The battle of director friendly indemnification laws goes to Nevada, with Delaware struggling to get out of the starting gate!
However, there is nothing in the indemnification statute in Delaware, which states that indemnification is not available for an act or omission that occurred before the statute was created. Perhaps there is some confusion on this issue because of GCL § 102(b)(7), which allows Delaware corporations to have an article provision limiting or eliminating director liability in certain situations. This section states, in part:
- No such provision shall eliminate or limit the liability of a director for any act or omission occurring prior to the date when such provision becomes effective.

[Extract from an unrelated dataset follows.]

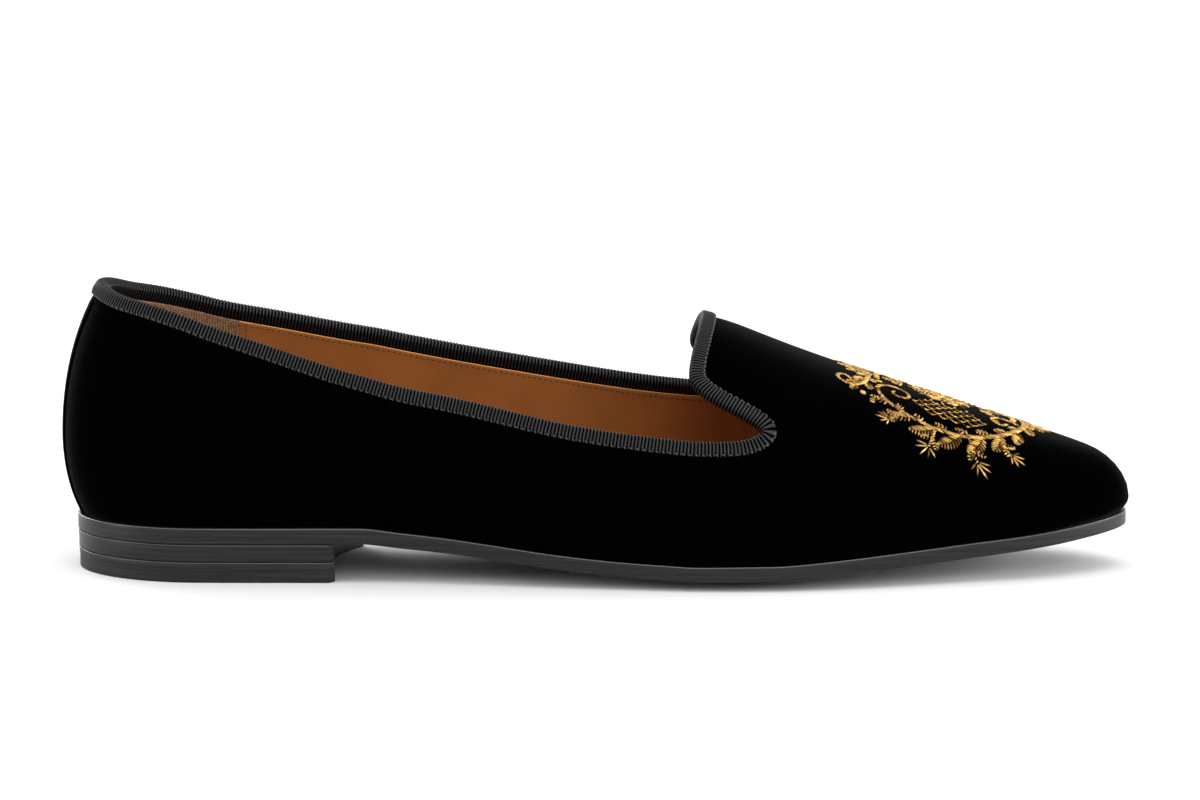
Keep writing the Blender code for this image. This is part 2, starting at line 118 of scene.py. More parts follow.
# The sole along its middle, and how far its edges rise.
SOLE = {
    "x": (0, 40, 74, 84, 95, 106, 122, 137, 149, 156, 174, 186, 200, 220, 240, 254, 262),
    "underside": (9.5, 9.5, 9.5, 8.3, 7.0, 5.4, 3.0, 1.3, 0.4, 0.0, 0.0, 0.8, 2.1, 4.2, 6.6, 8.9,
        10.3),
    "thickness": (3.8, 3.8, 3.8, 3.7, 3.6, 3.5, 3.5, 3.5, 3.6, 3.6, 3.6, 3.5, 3.5, 3.5, 3.4, 3.4,
        3.4),
    "edge_rise": (0.0, 0.0, 0.1, 0.4, 0.7, 1.1, 1.6, 2.0, 2.2, 2.3, 2.5, 2.5, 2.3, 1.8, 1.2, 0.5,
        0.0),
}

# How high the widest line lies, and how far the feather edge lies inside it.
SIDE_WALL = {
    "x": (0, 34, 60, 100, 150, 200, 220, 262),
    "rise": (19.2, 17.4, 16.4, 14.0, 10.0, 8.0, 6.2, 2.9),
    "inset": (4.2, 2.8, 2.1, 1.8, 1.6, 1.6, 1.6, 1.8),
}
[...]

In other words, in Delaware, a § 102(b)(7) provision that is created after an act or omission occurs provides no help to a director, whose only defense would then be the business judgment rule. In such a situation, liability follows if “gross negligence” is found. (When such a provision pre-dates the act or omission, the director is exempt from breaches of the duty of care, i.e., from acts of “gross negligence.”) However, this has nothing to do with “indemnification,” which is a completely separate issue.
On the above issues, as argued in the “Nevada vs. Delaware” report, Nevada law provides much more protection for directors and officers than does Delaware law. As stated by Roberts & Pivnick, supra:
Because Delaware’s laws are designed to protect the rights of minority shareholders in large corporations, it has found itself in a difficult position regarding closely held companies. This may have come at the expense of protecting the directors and officers of Delaware corporations…. Nevada is striving on an ongoing basis to challenge Delaware as the state of choice for incorporation. In this vein, Nevada has adopted statutes that are more director friendly and anti-takeover favorable than Delaware’s.